● **PROBLEM REQUIREMENTS**
Copy out all of the data exactly as it appears.

(Modeling code records)
:::::
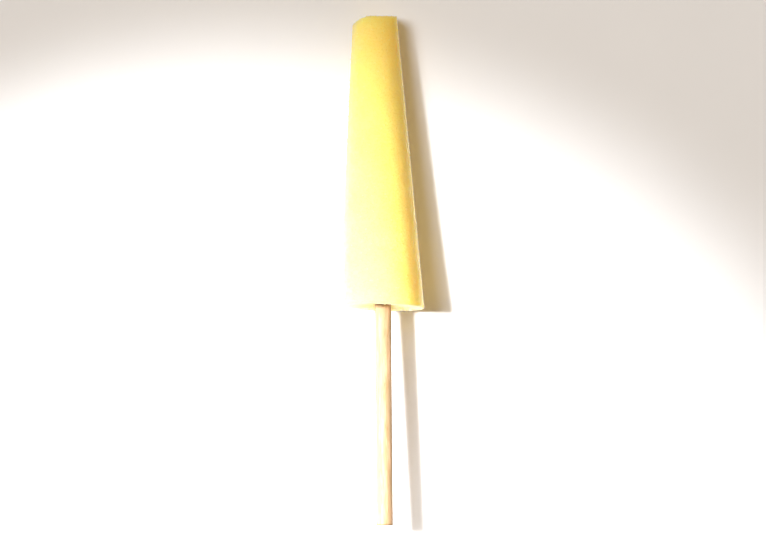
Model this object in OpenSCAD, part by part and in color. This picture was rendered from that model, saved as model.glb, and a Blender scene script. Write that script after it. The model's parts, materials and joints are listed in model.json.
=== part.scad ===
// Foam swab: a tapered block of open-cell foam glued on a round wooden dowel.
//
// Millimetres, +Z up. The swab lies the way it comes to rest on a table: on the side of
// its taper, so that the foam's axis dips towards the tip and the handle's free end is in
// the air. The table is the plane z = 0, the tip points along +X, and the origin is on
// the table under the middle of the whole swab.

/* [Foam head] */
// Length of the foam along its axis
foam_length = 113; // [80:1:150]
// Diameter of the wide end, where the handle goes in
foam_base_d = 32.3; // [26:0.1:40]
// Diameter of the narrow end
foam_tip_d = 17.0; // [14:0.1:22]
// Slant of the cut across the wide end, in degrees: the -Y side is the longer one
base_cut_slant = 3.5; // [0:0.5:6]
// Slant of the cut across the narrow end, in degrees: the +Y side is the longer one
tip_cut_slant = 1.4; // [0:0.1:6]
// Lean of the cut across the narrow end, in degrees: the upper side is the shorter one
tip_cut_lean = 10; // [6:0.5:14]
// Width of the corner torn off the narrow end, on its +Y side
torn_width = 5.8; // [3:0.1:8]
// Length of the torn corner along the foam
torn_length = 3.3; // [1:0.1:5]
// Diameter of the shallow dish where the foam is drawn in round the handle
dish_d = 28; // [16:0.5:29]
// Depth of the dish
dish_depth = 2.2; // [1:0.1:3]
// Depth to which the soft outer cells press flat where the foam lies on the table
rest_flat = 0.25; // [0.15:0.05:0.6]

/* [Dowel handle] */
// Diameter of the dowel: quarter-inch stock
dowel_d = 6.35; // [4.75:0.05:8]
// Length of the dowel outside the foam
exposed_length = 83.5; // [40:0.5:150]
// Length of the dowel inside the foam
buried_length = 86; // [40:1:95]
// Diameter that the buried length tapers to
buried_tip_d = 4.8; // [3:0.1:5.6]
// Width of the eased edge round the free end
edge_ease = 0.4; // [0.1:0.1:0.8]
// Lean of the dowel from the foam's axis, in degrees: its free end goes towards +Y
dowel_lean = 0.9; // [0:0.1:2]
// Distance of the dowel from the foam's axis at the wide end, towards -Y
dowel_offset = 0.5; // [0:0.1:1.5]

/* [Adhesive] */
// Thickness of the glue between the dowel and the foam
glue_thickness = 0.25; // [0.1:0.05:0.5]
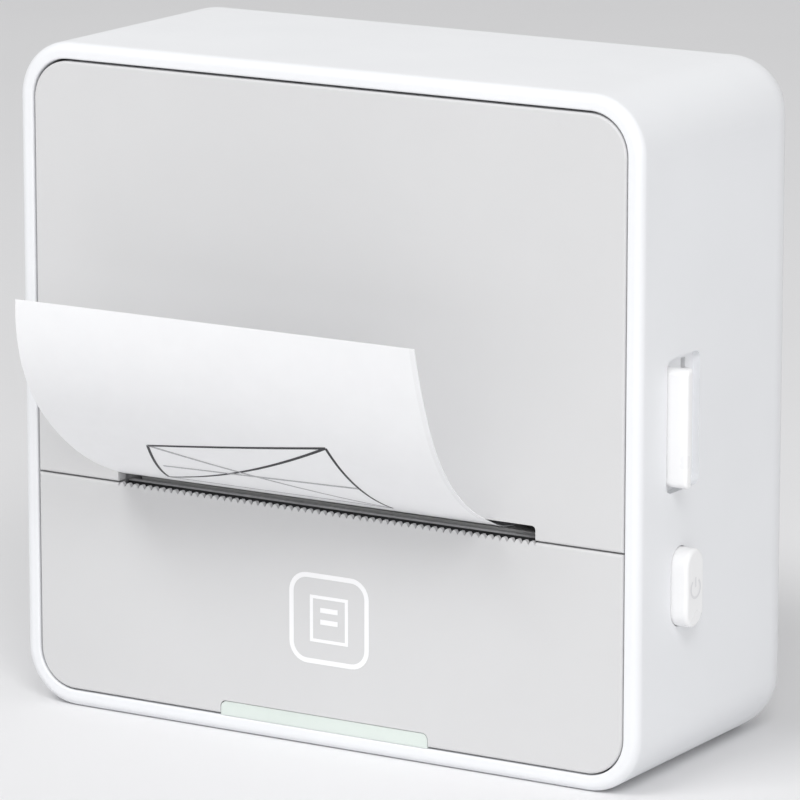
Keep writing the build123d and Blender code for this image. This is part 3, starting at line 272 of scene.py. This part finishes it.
:::::
● **SOLUTION TO THIS EXERCISE**
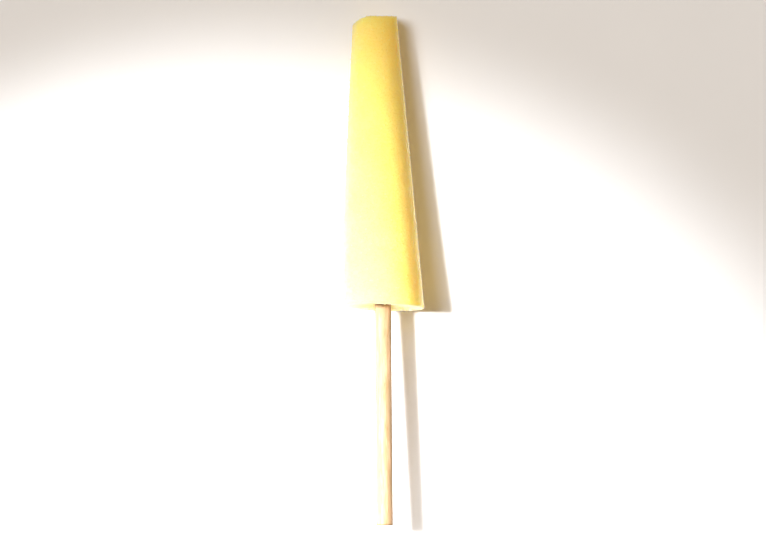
Model this object in OpenSCAD, part by part and in color. This picture was rendered from that model, saved as model.glb, and a Blender scene script. Write that script after it. The model's parts, materials and joints are listed in model.json.
=== part.scad ===
// Foam swab: a tapered block of open-cell foam glued on a round wooden dowel.
//
// Millimetres, +Z up. The swab lies the way it comes to rest on a table: on the side of
// its taper, so that the foam's axis dips towards the tip and the handle's free end is in
// the air. The table is the plane z = 0, the tip points along +X, and the origin is on
// the table under the middle of the whole swab.

/* [Foam head] */
// Length of the foam along its axis
foam_length = 113; // [80:1:150]
// Diameter of the wide end, where the handle goes in
foam_base_d = 32.3; // [26:0.1:40]
// Diameter of the narrow end
foam_tip_d = 17.0; // [14:0.1:22]
// Slant of the cut across the wide end, in degrees: the -Y side is the longer one
base_cut_slant = 3.5; // [0:0.5:6]
// Slant of the cut across the narrow end, in degrees: the +Y side is the longer one
tip_cut_slant = 1.4; // [0:0.1:6]
// Lean of the cut across the narrow end, in degrees: the upper side is the shorter one
tip_cut_lean = 10; // [6:0.5:14]
// Width of the corner torn off the narrow end, on its +Y side
torn_width = 5.8; // [3:0.1:8]
// Length of the torn corner along the foam
torn_length = 3.3; // [1:0.1:5]
// Diameter of the shallow dish where the foam is drawn in round the handle
dish_d = 28; // [16:0.5:29]
// Depth of the dish
dish_depth = 2.2; // [1:0.1:3]
// Depth to which the soft outer cells press flat where the foam lies on the table
rest_flat = 0.25; // [0.15:0.05:0.6]

/* [Dowel handle] */
// Diameter of the dowel: quarter-inch stock
dowel_d = 6.35; // [4.75:0.05:8]
// Length of the dowel outside the foam
exposed_length = 83.5; // [40:0.5:150]
// Length of the dowel inside the foam
buried_length = 86; // [40:1:95]
// Diameter that the buried length tapers to
buried_tip_d = 4.8; // [3:0.1:5.6]
// Width of the eased edge round the free end
edge_ease = 0.4; // [0.1:0.1:0.8]
// Lean of the dowel from the foam's axis, in degrees: its free end goes towards +Y
dowel_lean = 0.9; // [0:0.1:2]
// Distance of the dowel from the foam's axis at the wide end, towards -Y
dowel_offset = 0.5; // [0:0.1:1.5]

/* [Adhesive] */
// Thickness of the glue between the dowel and the foam
glue_thickness = 0.25; // [0.1:0.05:0.5]
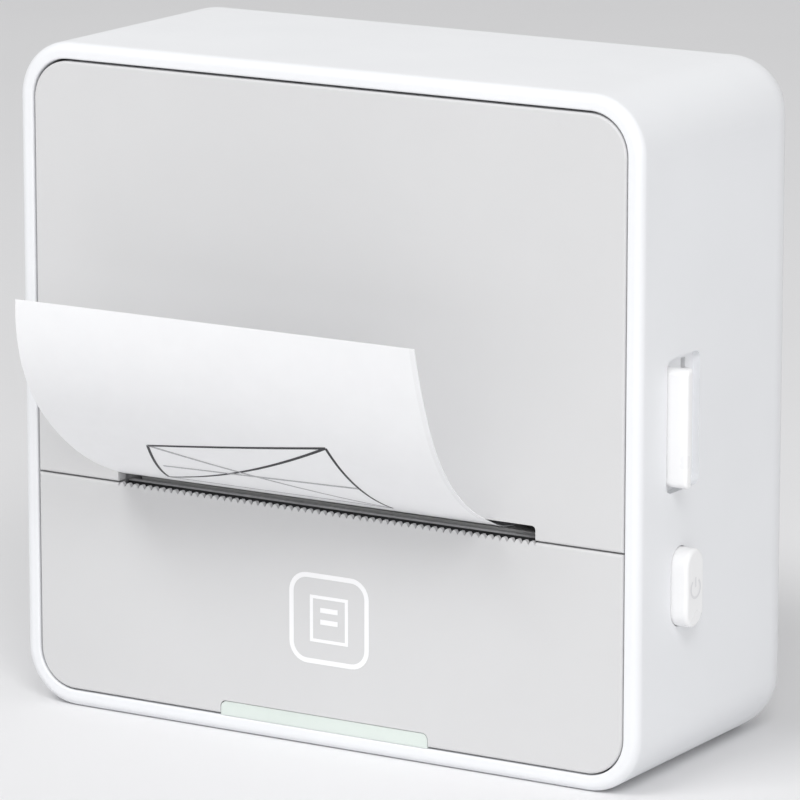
Keep writing the build123d and Blender code for this image. This is part 3, starting at line 272 of scene.py. This part finishes it.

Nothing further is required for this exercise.